Let me relate to you a story about how Satoyama helped a village of 90,000 people in the town of Toyooka, Japan. It is about the oriental white stork with a wingspan of 2 meters, which was commonly found all over Japan. It was even designated as their national treasure. This bird became officially extinct in Japan in 1971. It was found though in parts of Russia, China and Korea. It was erased from the landscape of Japan due to heavy pesticide use and for lack of food. It was found out that they lost their reproductive capacity because of the mercury that had accumulated inside their bodies from pesticides.
A farmer in the town vowed to live forever with the stork. They made good use of the 6 pairs of the stork donated by Russia. When the farmer found out that frogs feast on insects he thought they could revive the population of stork in their place. They decided to return to organic rice farming. They revitalized their water canals and let water flow again, and brought back frogs and fishes-the food of the stork. They succeeded. Today, the more than 200 oriental white storks are happily flapping their wings in Toyooka.

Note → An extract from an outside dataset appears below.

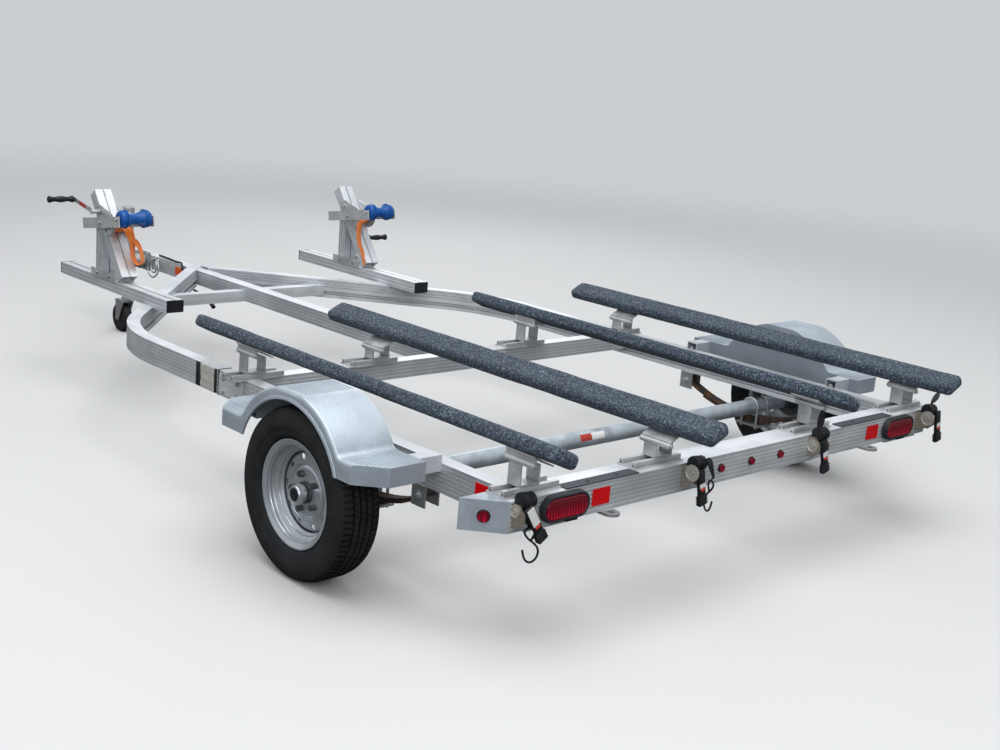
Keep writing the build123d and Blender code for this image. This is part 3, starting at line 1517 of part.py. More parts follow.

The storks have assumed the emblem of the local brand of “Stork-Nurturing Rice”.
Happily, Satoyama had already taken root in the Philippines. Thanks to the partnership program of the Kanagawa University in Nato, Japan, Ifugao State University, and UP Open University. Their program site is the Ifugao Rice Terraces. Because of such partnership, IFSU, headed by its president Dr. Serafin Ngohayon, is now in the global map. Other state universities in the Cordillera should take a cue from IFSU to launch their own Satoyama programs maybe in partnership with a relevant university in Japan. Or maybe with the same Kanagawa University. We should all help build a “society in harmony with nature”.